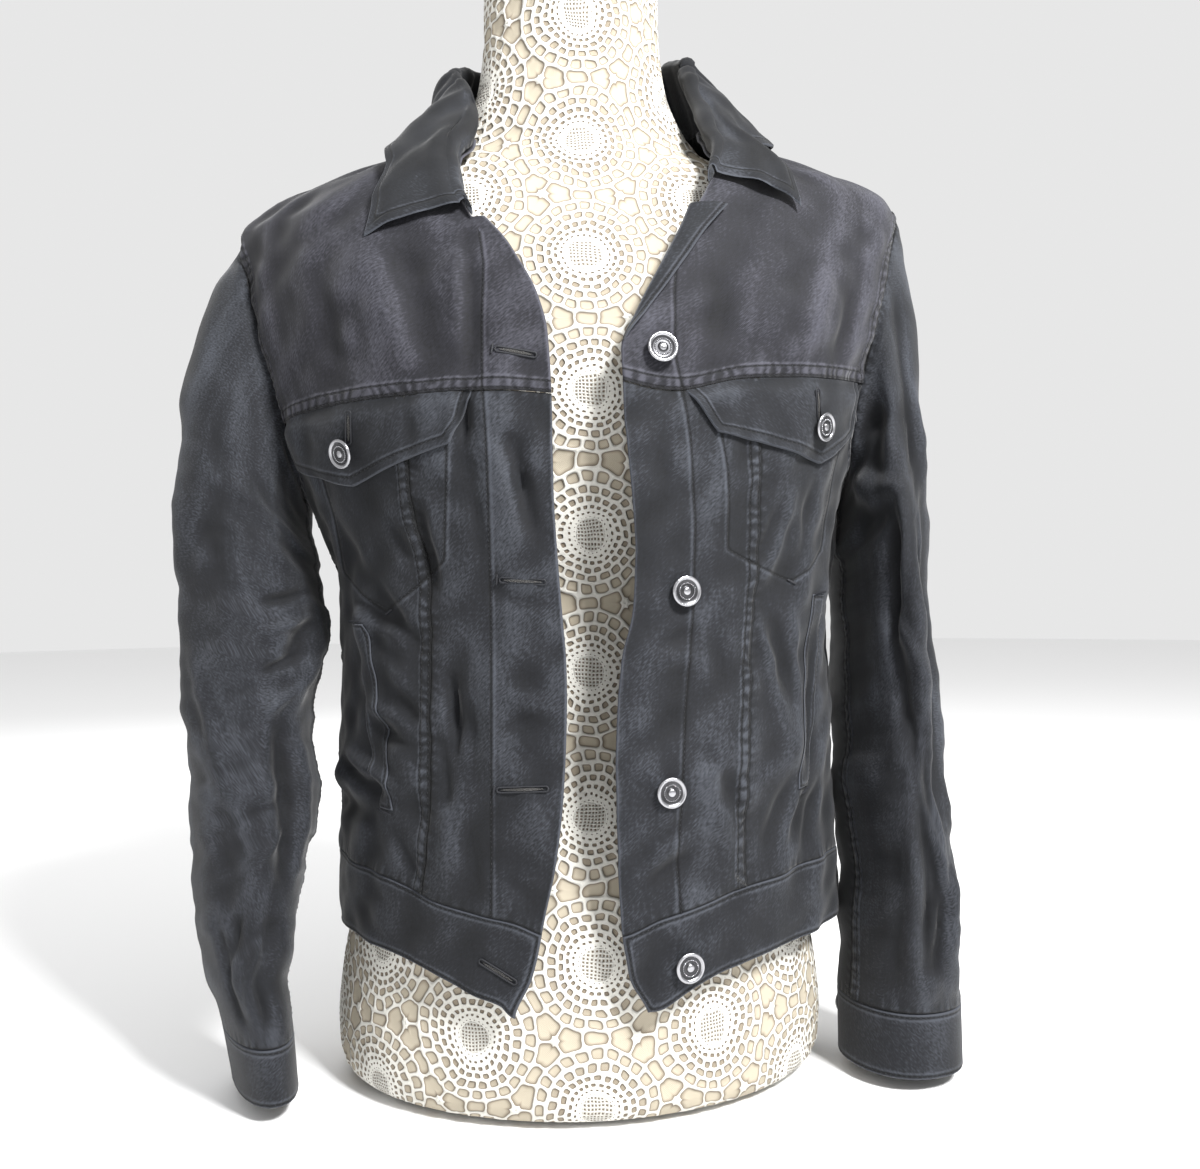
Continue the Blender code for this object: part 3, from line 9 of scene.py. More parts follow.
# %% Load the frame
import math
from collections import namedtuple

import bpy
import numpy as np
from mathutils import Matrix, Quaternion, Vector


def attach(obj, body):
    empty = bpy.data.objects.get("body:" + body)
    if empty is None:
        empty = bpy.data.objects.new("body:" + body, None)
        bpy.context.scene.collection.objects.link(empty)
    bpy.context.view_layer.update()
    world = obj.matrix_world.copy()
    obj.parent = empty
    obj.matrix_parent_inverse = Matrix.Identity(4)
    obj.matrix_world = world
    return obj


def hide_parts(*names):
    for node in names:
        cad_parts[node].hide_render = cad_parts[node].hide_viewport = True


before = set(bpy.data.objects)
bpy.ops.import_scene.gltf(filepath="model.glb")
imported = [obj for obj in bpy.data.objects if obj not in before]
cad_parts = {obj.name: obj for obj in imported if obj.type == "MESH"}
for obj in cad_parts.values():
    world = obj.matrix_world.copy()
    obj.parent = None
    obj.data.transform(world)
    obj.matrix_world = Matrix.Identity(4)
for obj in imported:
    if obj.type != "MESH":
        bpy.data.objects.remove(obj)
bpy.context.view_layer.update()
print("nodes in the frame:", len(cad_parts))

# %% Read a table
MILLIMETRES = "e-3"


def cell(word, unit):
    """A table's cell: a number, or a word as it stands."""
    if word.strip("-.0123456789"):
        return word
    return float(word + unit) if unit or "." in word else int(word)


def table(kind, text, unit=""):
    """A table's records: each on a line or between commas; a note may follow #."""
    lines = [line.split("#")[0] for line in text.splitlines()]
    return [kind(*(cell(word, unit) for word in record.split()))
            for line in lines for record in line.split(",") if record.strip()]

# %% [markdown]
# ## Sizes
# A maker works with a few fixed sizes, such as how thick the cloth is. They are named once here.

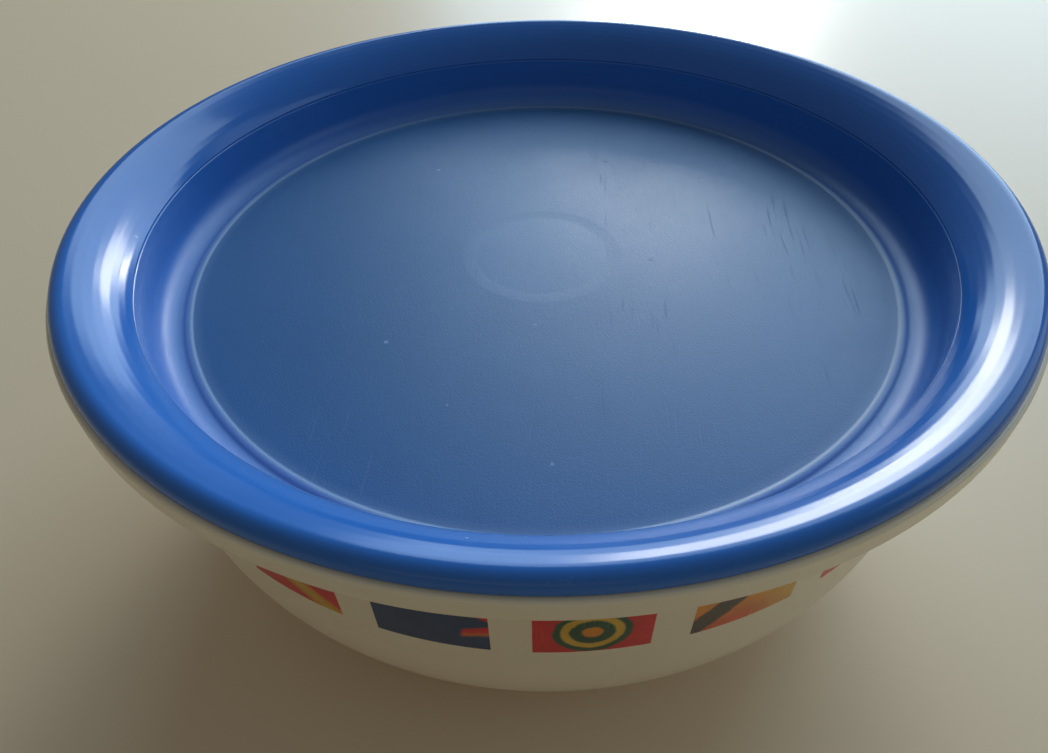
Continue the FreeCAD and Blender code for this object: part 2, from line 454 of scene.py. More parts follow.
def lathe_tree():
    """Geometry Nodes: turns an outline in the XZ plane into a closed solid of revolution about Z."""
    tree, steps, given, result = new_group("turned_moulding", "GeometryNodeTree", {
        "Outline": (GEOMETRY, None),
        "Turns": ("NodeSocketInt", TURNS),
        "Weld": (FLOAT, WELD),
        "Material": ("NodeSocketMaterial", None),
    }, {"Geometry": (GEOMETRY, None)})
    counted = steps.add("GeometryNodeAttributeDomainSize", {"Geometry": given["Outline"]})
    count = counted.outputs["Point Count"]
    across = steps.plus(given["Turns"], 1)
    grid = steps.add("GeometryNodeMeshGrid", {
        "Size X": 1.0, "Size Y": 1.0, "Vertices X": across, "Vertices Y": count})
    named = steps.add("GeometryNodeStoreNamedAttribute", {
        "Geometry": grid.outputs["Mesh"], "Name": "UVMap", "Value": grid.outputs["UV Map"],
    }, data_type="FLOAT2", domain="CORNER")
    place = steps.add("ShaderNodeSeparateXYZ", {0: steps.add("GeometryNodeInputPosition").outputs[0]})
    along = steps.plus(place.outputs["Y"], 0.5)
    last = steps.minus(count, 1)
    index = steps.calc("ROUND", steps.times(along, last))
    spot = steps.add("GeometryNodeInputPosition").outputs[0]
    sample = steps.add("GeometryNodeSampleIndex", {
        "Geometry": given["Outline"], "Value": spot, "Index": index,
    }, data_type="FLOAT_VECTOR", domain="POINT")
    section = steps.add("ShaderNodeSeparateXYZ", {0: sample.outputs[0]})
    turn = steps.times(place.outputs["X"], math.tau)
    x = steps.times(section.outputs["X"], steps.calc("COSINE", turn))
    y = steps.times(section.outputs["X"], steps.calc("SINE", turn))
    ring = steps.add("ShaderNodeCombineXYZ", {"X": x, "Y": y, "Z": section.outputs["Z"]})
    moved = steps.add("GeometryNodeSetPosition", {
        "Geometry": named.outputs[0], "Position": ring.outputs[0]})
    welded = steps.add("GeometryNodeMergeByDistance", {
        "Geometry": moved.outputs[0], "Distance": given["Weld"]})
    smooth = steps.add("GeometryNodeSetShadeSmooth", {"Geometry": welded.outputs[0]})
    real = steps.add("GeometryNodeRealizeInstances", {"Geometry": smooth.outputs[0]})
    final = steps.add("GeometryNodeSetMaterial", {
        "Geometry": real.outputs[0], "Material": given["Material"]})
    steps.feed(result["Geometry"], final.outputs[0])
    return tree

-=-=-

**Stated exercise:** Please give back all of the records exactly as written.

**Answer below:**
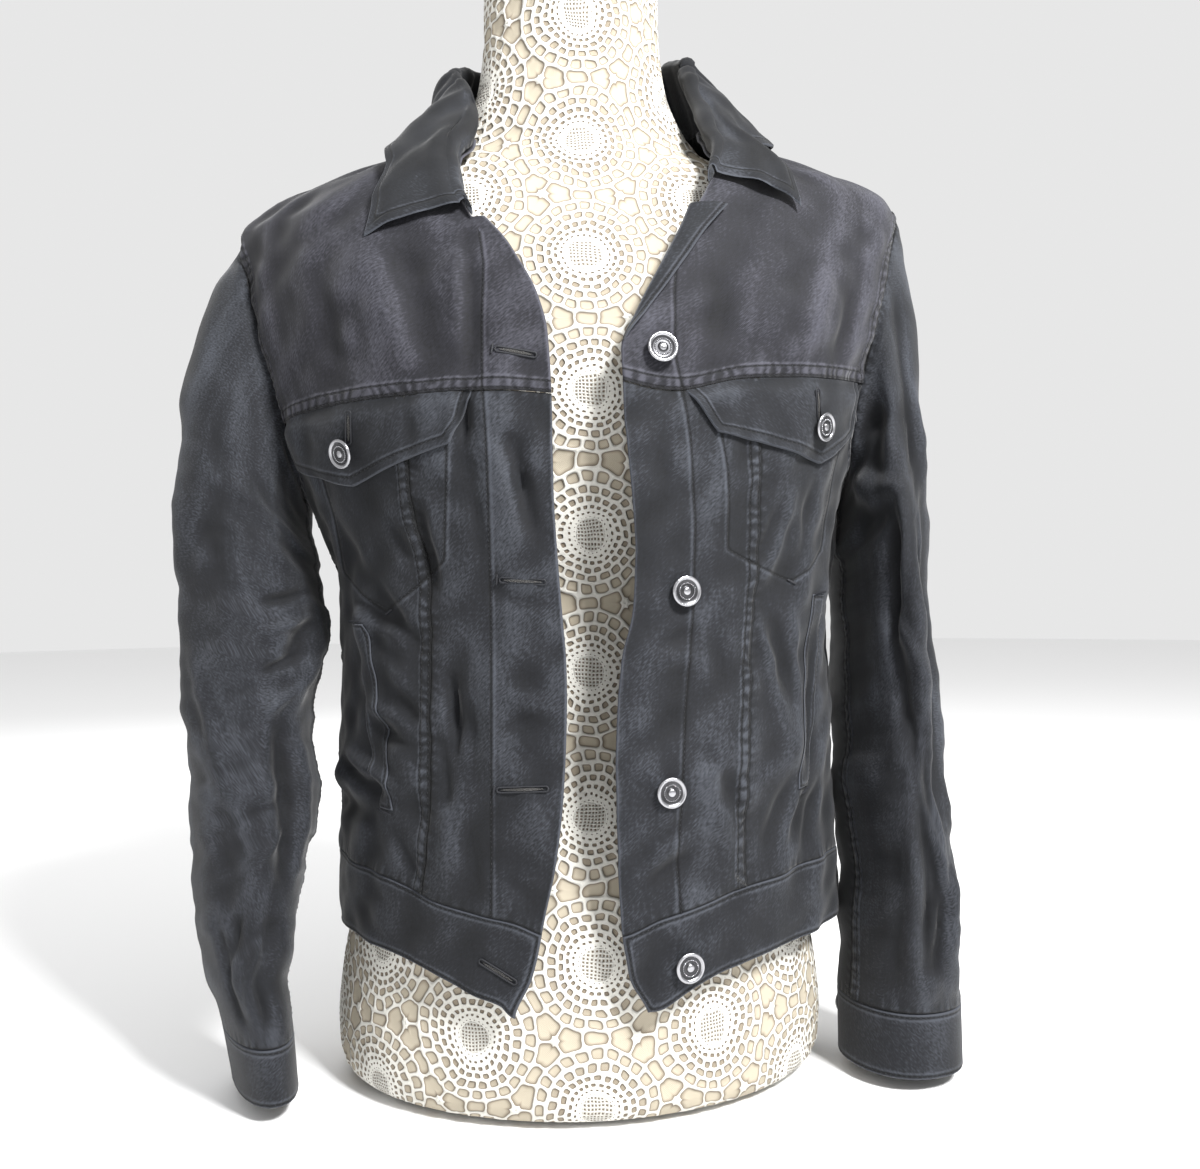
Continue the Blender code for this object: part 3, from line 9 of scene.py. More parts follow.
# %% Load the frame
import math
from collections import namedtuple

import bpy
import numpy as np
from mathutils import Matrix, Quaternion, Vector


def attach(obj, body):
    empty = bpy.data.objects.get("body:" + body)
    if empty is None:
        empty = bpy.data.objects.new("body:" + body, None)
        bpy.context.scene.collection.objects.link(empty)
    bpy.context.view_layer.update()
    world = obj.matrix_world.copy()
    obj.parent = empty
    obj.matrix_parent_inverse = Matrix.Identity(4)
    obj.matrix_world = world
    return obj


def hide_parts(*names):
    for node in names:
        cad_parts[node].hide_render = cad_parts[node].hide_viewport = True


before = set(bpy.data.objects)
bpy.ops.import_scene.gltf(filepath="model.glb")
imported = [obj for obj in bpy.data.objects if obj not in before]
cad_parts = {obj.name: obj for obj in imported if obj.type == "MESH"}
for obj in cad_parts.values():
    world = obj.matrix_world.copy()
    obj.parent = None
    obj.data.transform(world)
    obj.matrix_world = Matrix.Identity(4)
for obj in imported:
    if obj.type != "MESH":
        bpy.data.objects.remove(obj)
bpy.context.view_layer.update()
print("nodes in the frame:", len(cad_parts))

# %% Read a table
MILLIMETRES = "e-3"


def cell(word, unit):
    """A table's cell: a number, or a word as it stands."""
    if word.strip("-.0123456789"):
        return word
    return float(word + unit) if unit or "." in word else int(word)


def table(kind, text, unit=""):
    """A table's records: each on a line or between commas; a note may follow #."""
    lines = [line.split("#")[0] for line in text.splitlines()]
    return [kind(*(cell(word, unit) for word in record.split()))
            for line in lines for record in line.split(",") if record.strip()]

# %% [markdown]
# ## Sizes
# A maker works with a few fixed sizes, such as how thick the cloth is. They are named once here.

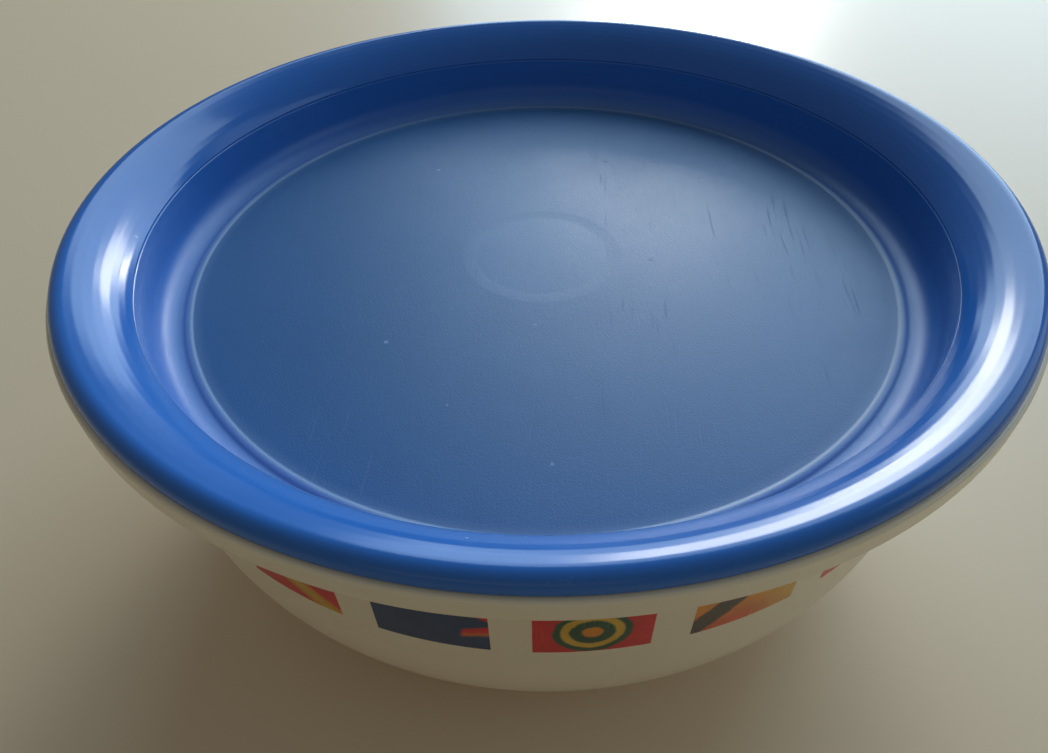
Continue the FreeCAD and Blender code for this object: part 2, from line 454 of scene.py. More parts follow.
def lathe_tree():
    """Geometry Nodes: turns an outline in the XZ plane into a closed solid of revolution about Z."""
    tree, steps, given, result = new_group("turned_moulding", "GeometryNodeTree", {
        "Outline": (GEOMETRY, None),
        "Turns": ("NodeSocketInt", TURNS),
        "Weld": (FLOAT, WELD),
        "Material": ("NodeSocketMaterial", None),
    }, {"Geometry": (GEOMETRY, None)})
    counted = steps.add("GeometryNodeAttributeDomainSize", {"Geometry": given["Outline"]})
    count = counted.outputs["Point Count"]
    across = steps.plus(given["Turns"], 1)
    grid = steps.add("GeometryNodeMeshGrid", {
        "Size X": 1.0, "Size Y": 1.0, "Vertices X": across, "Vertices Y": count})
    named = steps.add("GeometryNodeStoreNamedAttribute", {
        "Geometry": grid.outputs["Mesh"], "Name": "UVMap", "Value": grid.outputs["UV Map"],
    }, data_type="FLOAT2", domain="CORNER")
    place = steps.add("ShaderNodeSeparateXYZ", {0: steps.add("GeometryNodeInputPosition").outputs[0]})
    along = steps.plus(place.outputs["Y"], 0.5)
    last = steps.minus(count, 1)
    index = steps.calc("ROUND", steps.times(along, last))
    spot = steps.add("GeometryNodeInputPosition").outputs[0]
    sample = steps.add("GeometryNodeSampleIndex", {
        "Geometry": given["Outline"], "Value": spot, "Index": index,
    }, data_type="FLOAT_VECTOR", domain="POINT")
    section = steps.add("ShaderNodeSeparateXYZ", {0: sample.outputs[0]})
    turn = steps.times(place.outputs["X"], math.tau)
    x = steps.times(section.outputs["X"], steps.calc("COSINE", turn))
    y = steps.times(section.outputs["X"], steps.calc("SINE", turn))
    ring = steps.add("ShaderNodeCombineXYZ", {"X": x, "Y": y, "Z": section.outputs["Z"]})
    moved = steps.add("GeometryNodeSetPosition", {
        "Geometry": named.outputs[0], "Position": ring.outputs[0]})
    welded = steps.add("GeometryNodeMergeByDistance", {
        "Geometry": moved.outputs[0], "Distance": given["Weld"]})
    smooth = steps.add("GeometryNodeSetShadeSmooth", {"Geometry": welded.outputs[0]})
    real = steps.add("GeometryNodeRealizeInstances", {"Geometry": smooth.outputs[0]})
    final = steps.add("GeometryNodeSetMaterial", {
        "Geometry": real.outputs[0], "Material": given["Material"]})
    steps.feed(result["Geometry"], final.outputs[0])
    return tree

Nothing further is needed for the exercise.